The brief
The Golf was squealing under light braking, the pedal had picked up a fine vibration on harder stops, and now the dashboard had flagged a brake-wear warning. Three signs all pointing the same way: the pads and discs were at the end of their life.
Brake pads wear down a little every time you press the pedal, and the discs wear with them. When the pads get thin, a small metal tab built into them starts touching the disc, which is the squeal, and the same low pad triggers the dashboard warning. The vibration on a hard stop is the disc itself, worn unevenly and no longer running true. A brake set doing all of that has had its time.
The diagnosis
Wheels off, the front pads were down to the wear-indicator metal, which is as far as you let them go. The discs had a clear lip worn around the edge and measured past the minimum thickness on the gauge, so they were done too.
Fitting new pads onto worn discs would just bed the fresh pads into the same uneven surface, so it doesn't make sense to do one without the other.
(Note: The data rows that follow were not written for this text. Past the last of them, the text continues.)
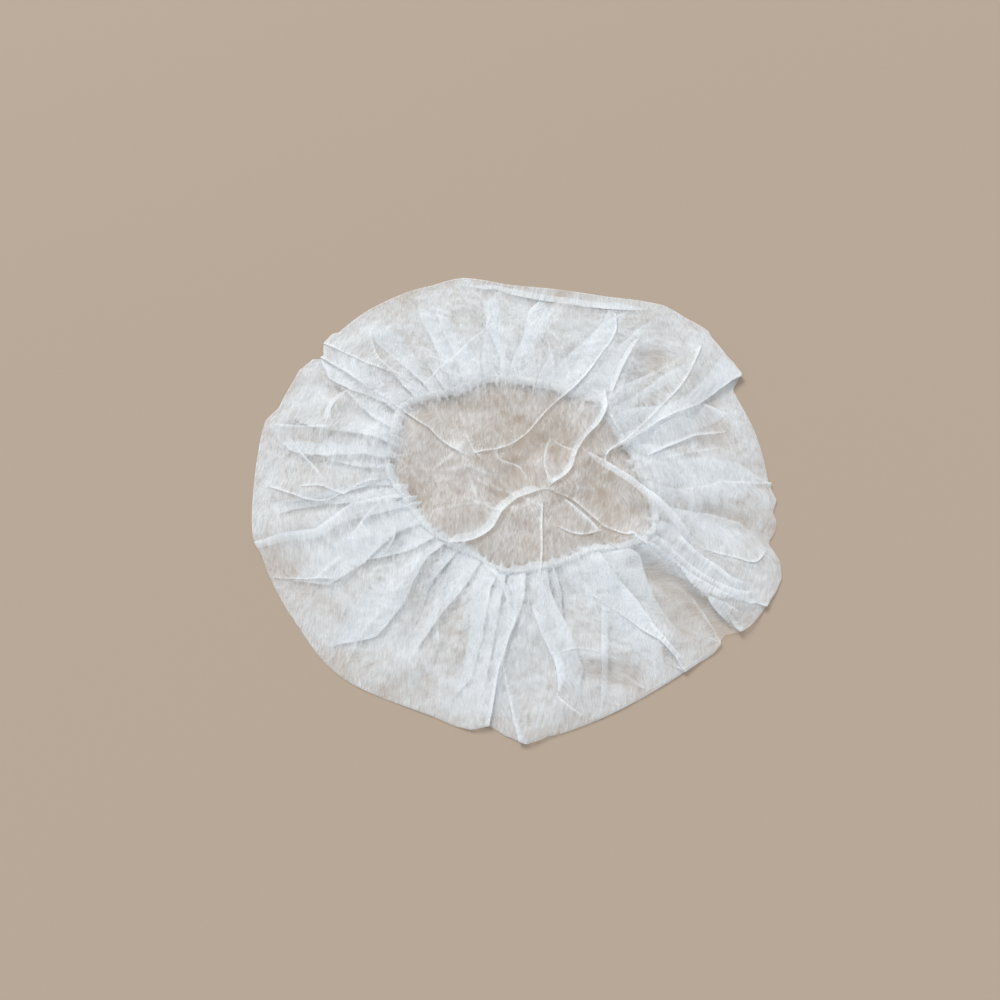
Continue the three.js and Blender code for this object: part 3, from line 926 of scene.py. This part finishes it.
class Finish:
    """One material and its node tree."""

    def __init__(self, name):
        self.material = bpy.data.materials.new(name)
        self.material.use_nodes = True
        self.tree = self.material.node_tree
        self.tree.nodes.clear()

    def add(self, kind, settings=None, sockets=None, output=0):
        node = self.tree.nodes.new(kind)
        for setting, value in (settings or {}).items():
            setattr(node, setting, value)
        for socket, value in (sockets or {}).items():
            if isinstance(value, Value):
                self.tree.links.new(value.socket, node.inputs[socket])
            else:
                node.inputs[socket].default_value = value
        return Value(self, node.outputs[output]) if node.outputs else node

    def maths(self, operation, first, second):
        return self.add("ShaderNodeMath", {"operation": operation}, {0: first, 1: second})

    def grain(self, vector, across, along, turned=0.0, detail=1.0):
        """Noise whose grains are so wide and long, in the units of the vector; it centres on 0."""
        eased = self.add(
            "ShaderNodeMapping",
            {"vector_type": "TEXTURE"},
            {"Vector": vector, "Scale": (across, along, 1), "Rotation": (0, 0, turned)},
        )
        noise = self.add("ShaderNodeTexNoise", None, {"Vector": eased, "Scale": 1.0, "Detail": detail})
        return noise - 0.5

    def wear(self, piece):
        piece.data.materials.clear()
        piece.data.materials.append(self.material)


print("shader maths ready")

# %% [markdown]
# Spunbond is a mat of fine filaments, combed mostly one way. It is never even: streaks a millimetre
# wide and clouds as big as a fingertip let more or less light through. So the cloth is a mix of
# nothing (Transparent) and fibre, and the fibre both scatters light back and glows with the light
# that falls on its other side (Translucent). Layers add up by themselves, just as real ones do.
# Each row of GRAINS is one unevenness of the mat, with its width and length in mm.

# %% The non-woven's finish
FIBRE_COLOUR = (0.88, 0.905, 0.92, 1)
GLOW_COLOUR = (0.91, 0.93, 0.945, 1)
GRAINS = {
    "patches": dict(across=15, along=18, detail=2.0),
    "strands": dict(across=0.9, along=8, turned=0.12),
    "crossing": dict(across=1.3, along=6, turned=-0.28),
    "flecks": dict(across=0.8, along=1.6),
    "clouds": dict(across=4, along=6),
    "banks": dict(across=42, along=50),
}
STRAND_RELIEF = 0.5
STRAND_WEIGHT = 0.68
CROSSING_WEIGHT = 0.34
FLECK_WEIGHT = 0.16
CLOUD_WEIGHT = 0.42
BANK_WEIGHT = 0.7
PATCH_WEIGHT = 0.7
STREAKED = 1.25
STREAKED_BY_PATCH = 1.6
PAINTED_LIGHT_AND_DENSITY_WEIGHT = 0.65
OPACITY_LIMITS = (0.12, 0.97)
MIDDLE_ROUGHNESS = 0.72
STREAK_GLOSS = 0.4
ROUGHNESS_LIMITS = (0.5, 0.95)
RELIEF_DEPTH = 0.0004


def non_woven(name, span, cover, glow_share, contrast=1.0):
    """span is the size in mm of the whole UV map, cover the share of light that one layer stops.

    glow_share is how much of the fibre is Translucent, and contrast how uneven the mat is.
    """
    finish = Finish(name)
    flat_place = finish.add("ShaderNodeUVMap", {"uv_map": "cut"})
    in_mm = finish.add(
        "ShaderNodeVectorMath", {"operation": "MULTIPLY"}, {0: flat_place, 1: (span[0], span[1], 1)}
    )
    grain = {kind: finish.grain(in_mm, **size) for kind, size in GRAINS.items()}
    strands = grain["strands"] * STRAND_RELIEF
    streaks = strands * STRAND_WEIGHT + grain["crossing"] * CROSSING_WEIGHT
    streaks = streaks * (grain["patches"] * STREAKED_BY_PATCH + STREAKED)
    streaks = streaks + grain["flecks"] * FLECK_WEIGHT
    clouds = grain["patches"] * PATCH_WEIGHT + grain["clouds"] * CLOUD_WEIGHT
    clouds = clouds + grain["banks"] * BANK_WEIGHT
    # The kept value makes the cloth more opaque and whiter, or sheerer: partly real density and fray,
    # partly painted light and shade.
    painted_light_and_density = finish.add("ShaderNodeAttribute", {"attribute_name": "painted_light_and_density"}, output=2)
    opacity = ((streaks + clouds) * contrast + cover) * (painted_light_and_density * PAINTED_LIGHT_AND_DENSITY_WEIGHT + 1.0)
    opacity = opacity.within(*OPACITY_LIMITS)
    relief = finish.add(
        "ShaderNodeBump", None, {"Strength": 0.35, "Distance": RELIEF_DEPTH, "Height": strands}
    )
    fibre = finish.add(
        "ShaderNodeBsdfPrincipled",
        None,
        {
            "Base Color": FIBRE_COLOUR,
            "Roughness": (MIDDLE_ROUGHNESS - streaks * STREAK_GLOSS).within(*ROUGHNESS_LIMITS),
            "Specular IOR Level": 0.3,
            "Normal": relief,
        },
    )
    glow = finish.add("ShaderNodeBsdfTranslucent", None, {"Color": GLOW_COLOUR, "Normal": relief})
    lit = finish.add("ShaderNodeMixShader", None, {0: glow_share, 1: fibre, 2: glow})
    nothing = finish.add("ShaderNodeBsdfTransparent")
    sheer = finish.add("ShaderNodeMixShader", None, {0: opacity, 1: nothing, 2: lit})
    finish.add("ShaderNodeOutputMaterial", None, {"Surface": sheer})
    return finish


ONE_LAYER = 0.43
HEM_LAYERS = 0.86
cloth_finish = non_woven("non_woven", (CLOTH_SIZE, CLOTH_SIZE), ONE_LAYER, glow_share=0.36)
cloth_finish.wear(cap_cloth)
hem_finish = non_woven(
    "hem_non_woven", (HEM_CLOTH, TUBE_CLOTH), HEM_LAYERS, glow_share=0.34, contrast=0.6
)
hem_finish.wear(gathered_hem)
print("one layer of cloth lets", round(1 - ONE_LAYER, 2), "of the light past")

# %% [markdown]
# The elastic inside the hem is covered rubber: off-white, matt, with a fine grain from its yarn.
# Its own shape in the frame is right, so it only gets a finish, read from its place in the frame.

# %% The elastic's finish
YARN = 0.0006
YARN_RELIEF = 0.0002
DEEP_YARN = (0.70, 0.69, 0.66, 1)
HIGH_YARN = (0.86, 0.86, 0.84, 1)

elastic = Finish("elastic_rubber")
spot = elastic.add("ShaderNodeTexCoord", output=3)
yarn = elastic.grain(spot, YARN, YARN)
tint = elastic.add("ShaderNodeValToRGB", None, {"Fac": yarn + 0.5})
stops = tint.socket.node.color_ramp.elements
stops[0].color = DEEP_YARN
stops[1].color = HIGH_YARN
yarn_relief = elastic.add(
    "ShaderNodeBump", None, {"Strength": 0.5, "Distance": YARN_RELIEF, "Height": yarn}
)
rubber = elastic.add(
    "ShaderNodeBsdfPrincipled", None, {"Base Color": tint, "Roughness": 0.7, "Normal": yarn_relief}
)
elastic.add("ShaderNodeOutputMaterial", None, {"Surface": rubber})
elastic.wear(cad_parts["elastic_band"])
print("elastic_band has its finish")

# %% [markdown]
# The table is plain, pale and matt, a shade deeper than the cloth, so that thin places show. Soft
# light comes from behind on the left, as in the photo, and an even sky fills the shadows.

# %% Table and light
TABLE_COLOUR = (0.39, 0.31, 0.24, 1)
TABLE_HALF = 12.0
KEY_TURN = math.radians(120)
KEY_HEIGHT = math.radians(38)
KEY_ENERGY = 2.5
KEY_SIZE = math.radians(22)
KEY_COLOUR = (1.0, 0.985, 0.96)
SKY_COLOUR = (0.91, 0.95, 1.0, 1)
SKY_STRENGTH = 0.8
CLOTH_LAYERS_SEEN = 10
LIGHT_BOUNCES = 6

table_mesh = bpy.data.meshes.new("table")
table = bmesh.new()
bmesh.ops.create_grid(table, x_segments=1, y_segments=1, size=TABLE_HALF)
table.to_mesh(table_mesh)
table.free()
table = show("table", table_mesh)
matt = Finish("matt_table")
tone = matt.add(
    "ShaderNodeBsdfPrincipled",
    None,
    {"Base Color": TABLE_COLOUR, "Roughness": 0.9, "Specular IOR Level": 0.2},
)
matt.add("ShaderNodeOutputMaterial", None, {"Surface": tone})
matt.wear(table)

key_data = bpy.data.lights.new("key", "SUN")
key_data.energy = KEY_ENERGY
key_data.angle = KEY_SIZE
key_data.color = KEY_COLOUR
key = bpy.data.objects.new("key", key_data)
towards_key = Vector((
    math.cos(KEY_TURN) * math.cos(KEY_HEIGHT),
    math.sin(KEY_TURN) * math.cos(KEY_HEIGHT),
    math.sin(KEY_HEIGHT),
))
key.rotation_euler = towards_key.to_track_quat("Z", "Y").to_euler()
scene.collection.objects.link(key)

sky = bpy.data.worlds.new("sky")
sky.use_nodes = True
background = sky.node_tree.nodes["Background"]
background.inputs["Color"].default_value = SKY_COLOUR
background.inputs["Strength"].default_value = SKY_STRENGTH
scene.world = sky
scene.view_settings.view_transform = "Standard"
scene.cycles.transparent_max_bounces = CLOTH_LAYERS_SEEN
scene.cycles.max_bounces = LIGHT_BOUNCES
print("one soft key light and an even sky")
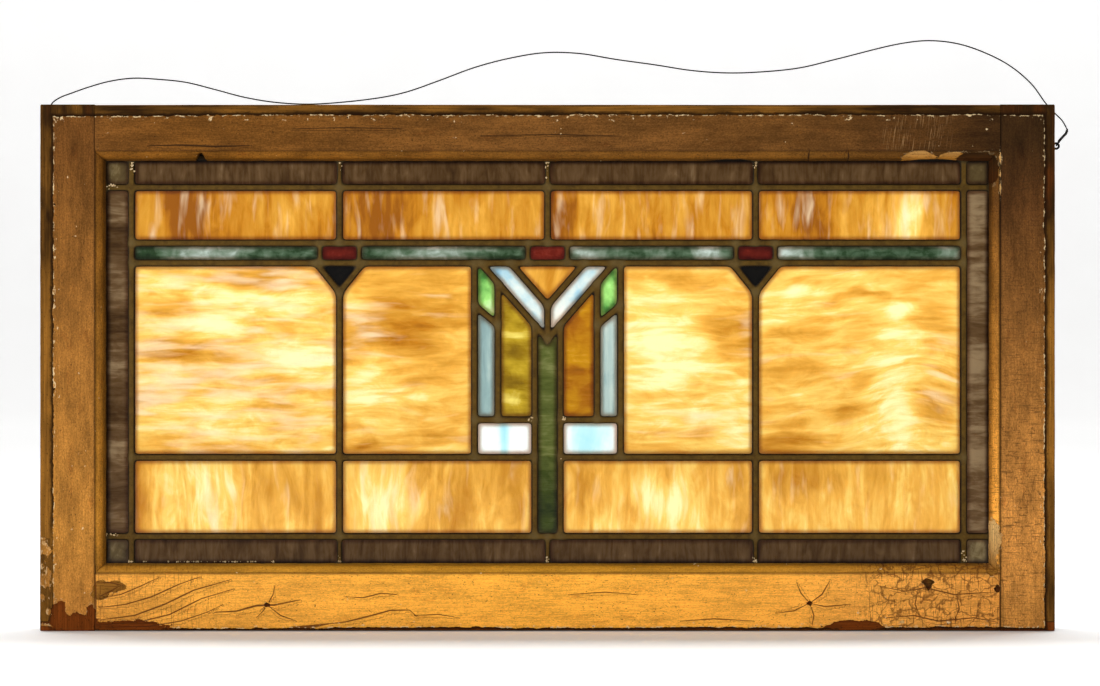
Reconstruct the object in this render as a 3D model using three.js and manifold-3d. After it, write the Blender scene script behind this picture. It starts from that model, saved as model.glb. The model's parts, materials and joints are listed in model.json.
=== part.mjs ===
// Antique leaded glass transom window: a painted softwood sash round a panel of opalescent glass
// in lead came, with two screw eyes and a slack iron wire to hang it by.
// Millimetres. x runs to the viewer's right, y away from the viewer, z up.
// The origin is the middle of the lower edge, halfway through the sash.

import * as THREE from 'three'
import { mergeVertices } from 'three/addons/utils/BufferGeometryUtils.js'
import Module from 'manifold-3d'

const wasm = await Module()
wasm.setup()

// Clearance between pieces that touch in the real window
const gap = 0.3

// Sash
const sashWidth = 914.4
const sashHeight = 474
const sashThickness = 35
const stileFace = 49.5
const topRailFace = 41.8
const bottomRailFace = 51.6

// Moulded inner edge of the sash: a small step, a quarter round and a fillet, then the glass shoulder
const mouldingWidth = 8.8
const mouldingStep = 1.2
const mouldingRound = 8
const mouldingFillet = 1
const mouldingSteps = 5
const shoulderDepth = 13
// How far the blanks of the members run past the moulding before the opening is cut out of them
const mitreOverrun = 2

// Lead came
const leadFace = 6.35
const thinLeadFace = 4.8
const leadHeart = 1.5
const leadFlange = 1.1
const leadBevel = 1.3
const leadBevelFall = 0.5
const edgeLeadCover = 3.5
const glassThickness = 3.2

// Glass layout, from the sight edge of the wood to the middle of each lead line
const sideBorder = 22.3
const topBorder = 23.4
const bottomBorder = 23.7
const topRow = 50.3
const bandRow = 18.1
const bottomRow = 71.6
const redBlock = 35.6

// Dark triangles that hang under the outer red blocks
const triangleWidth = 42.6
const triangleDepth = 26.6

// Tree motif in the middle: a fork of two branches on a stem, leaves, side strips and feet
const forkAngle = 48.8
const forkDepth = 69.2
const forkInnerDepth = 38.2
const leafTop = 5.5
const leafWidth = 21.2
const leafDrop = 38.5
const leafFall = 17.6
const stemWidth = 23.1
const footRow = 34

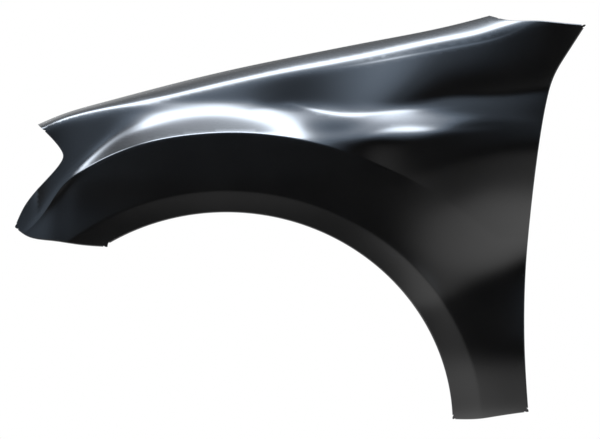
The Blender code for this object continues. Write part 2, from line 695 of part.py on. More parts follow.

With the rears at a similar age, the call was a full set, all four corners, so the whole system is even again.
The work
The front and rear callipers came off, all four discs were swapped for new VAG-spec rotors, and a fresh set of pads went in at every corner. The slider pins were cleaned and greased so the callipers float freely, and the calliper bolts torqued back to spec.
Then the new brakes were bedded in on a controlled road test, a series of measured stops to lay an even layer of pad material onto the new discs.
The road test confirmed the squeal was gone, the pedal was smooth, and the bite was back.
The outcome
No squeal, no pedal vibration, firm consistent bite, and the dashboard warning cleared.
The Golf went home with the braking system reset front to back. Brakes are a wear item and there's no nursing them past the indicator, so doing the full set together means even braking and a clean slate rather than chasing one corner at a time.